Briefly, the current Tapestry/OceanStore code structures different threads
of operation into Stages which run concurrently inside a single
JVM. Each stage runs as a thread, which starts out by executing some
initialization routines and then enters an event loop. All stages communicate
with each other and with external JVMs via messages and events. Inside each
JVM, a dispatcher monitors all messages and events, and delivers copies to
each stage that subscribes to messages of that type. For example, a
common Tapestry node would include several stages, including a Network stage,
a StaticTClient stage, a DynamicTClient stage, a Router stage and a Tapestry
application stage.
Specification of which stages run inside a JVM are declared in configuration
(.cfg) files. On startup, SEDA reads the config files, which provide
scoped information using an XML-like tag structure. Given a config
file named SampleClient.cfg, you can run the specified JVM by doing:
run-sandstorm SampleClient.cfg
For example, here is a segment of a configuration file that specifies the
Router stage in a Tapestry node:
<Router>
class ostore.tapestry.impl.Router
queueThreshold 1000
<initargs>
pkey PublicKey1
skey PrivateKey1
dynamic_route static
</initargs>
</Router>
This segment specifies that a Router stage should run inside this JVM, names
the full classname that provides the event thread (ostore.tapestry.impl.Router),
and declares several external arguments. These arguments can then be retrieved by doing:
String dynamic_route = config.getString ("dynamic_route");
Note that each Router stage can either use a public and private key pair (generated by running src/ostore/security/genkey) to generate its node ID (default), or it can use a hash of its IP address to generate its node ID (if the config argument fake_keys is set to true).
In each stage's initialization phase, it specifies which event and messages
it wants to "listen" to. Here's some sample code:
String [] msg_types = {
"ostore.rp.InnerRingCreateReqMsg",
"ostore.inner.UpdateReqMsg",
"ostore.inner.LatestHeartbeatReqMsg",
"ostore.inner.TimedHeartbeatReqMsg",
"ostore.inner.BlockReadReqMsg"
};
for (int i = 0; i < msg_types.length; ++i) {
// register the type
ostore.util.TypeTable.register_type (msg_types [i]);
// set up a filter
Filter filter = new Filter ();
if (! filter.requireType (Class.forName (msg_types [i])))
BUG (tag + ": could not require
type " + msg_types [i]);
if (! filter.requireValue ("inbound", new Boolean (true)))
BUG (tag + ": could not require
inbound = true for "
+ msg_types [i]);
_classifier.subscribe (filter, _this_sink);
}
When SandStorm starts up, it reads the configuration file, and allocates
threads for each stage.
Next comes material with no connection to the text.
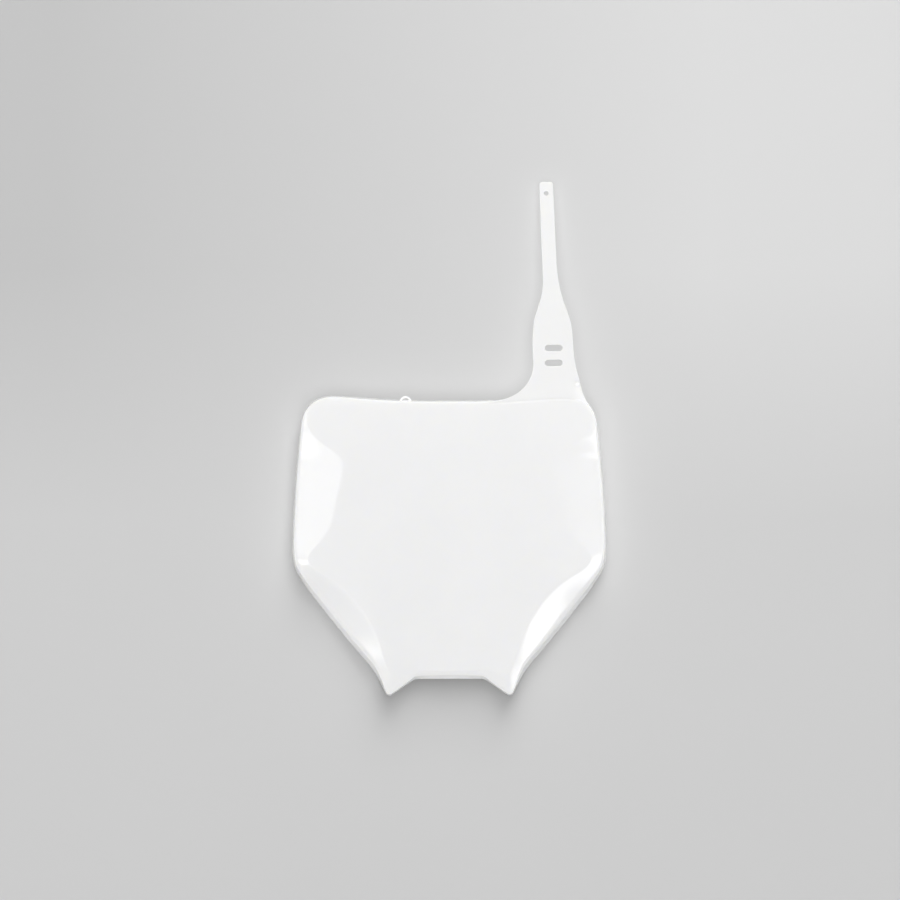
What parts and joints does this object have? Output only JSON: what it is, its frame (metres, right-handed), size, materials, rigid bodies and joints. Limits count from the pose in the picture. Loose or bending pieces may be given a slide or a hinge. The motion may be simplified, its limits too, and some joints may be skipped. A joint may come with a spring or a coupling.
{
  "type": "racing number board",
  "caption": "Moulded front number board for an off-road motorbike: a shallow shell with creased, sloping margins, a forked lower end and a long slotted strap.",
  "frame": {"origin": "middle of the bounding box at the plane the rear edge of the rim rests on", "axes": "+Y from the forked lower end toward the strap end, +Z out of the face toward the viewer, +X to the viewer's right"},
  "size_m": [0.24, 0.3922, 0.028],
  "materials": {
    "board": "gloss white polypropylene"
  },
  "bodies": {
    "root": {"board": "board"}
  },
  "joints": []
}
Each thread runs the initialization code for
its stage. When all threads have finished initializing, SandStorm sends
out a StagesInitializedSignal to all stages. Independent stages
wait for this signal to start their execution. Note that applications
dependent on Tapestry must wait for the Tapestry stages to finish before
starting. The signal they must subscribe to and wait for is TapestryReadyMsg.
In the handleEvent loop, write the event handlers for each of the
messages you listened for in init. Here's some more sample code:
public void handleEvent(QueueElementIF item)
throws EventHandlerException {
if (item instanceof InnerRingCreateReqMsg) {
InnerRingCreateReqMsg msg = (InnerRingCreateReqMsg)
item;
// do something with it
}
// etc.
else {
BUG (tag + ": received unknown
QueueElementIF: " +item+ ".");
}
}
To send messages of your own, use ostore.dispatch.Classifier.dispatch
(). Like this:
UpdateRespMsg resp_msg = new UpdateRespMsg (signed_resp);
try {
_classifier.dispatch(item);
} catch (SinkException e) {
BUG (class_tag + ".dispatch: could not dispatch " + item);
}
Tapestry Stages
To run a Tapestry / OceanStore node, several key Tapestry stages must be
included in the configuration file. There are four required stages:
Network, Router, TClient
and DTClient.
The Network stage is required by any node that uses network
communication. More importantly, by using the port variable,
we can associate a single virtual node of Tapestry / OceanStore with a IP
address / Port # combination. In fact, most OceanStore tests run by
executing multiple JVMs on a single physical machine, where each JVM is associated
with an IP address -- Port # pair.
The Router stage is the core stage which does the actual
message processing of Tapestry. It accepts inter-node messages from
other JVMs, and Tapestry API messages from other stages in the same JVM.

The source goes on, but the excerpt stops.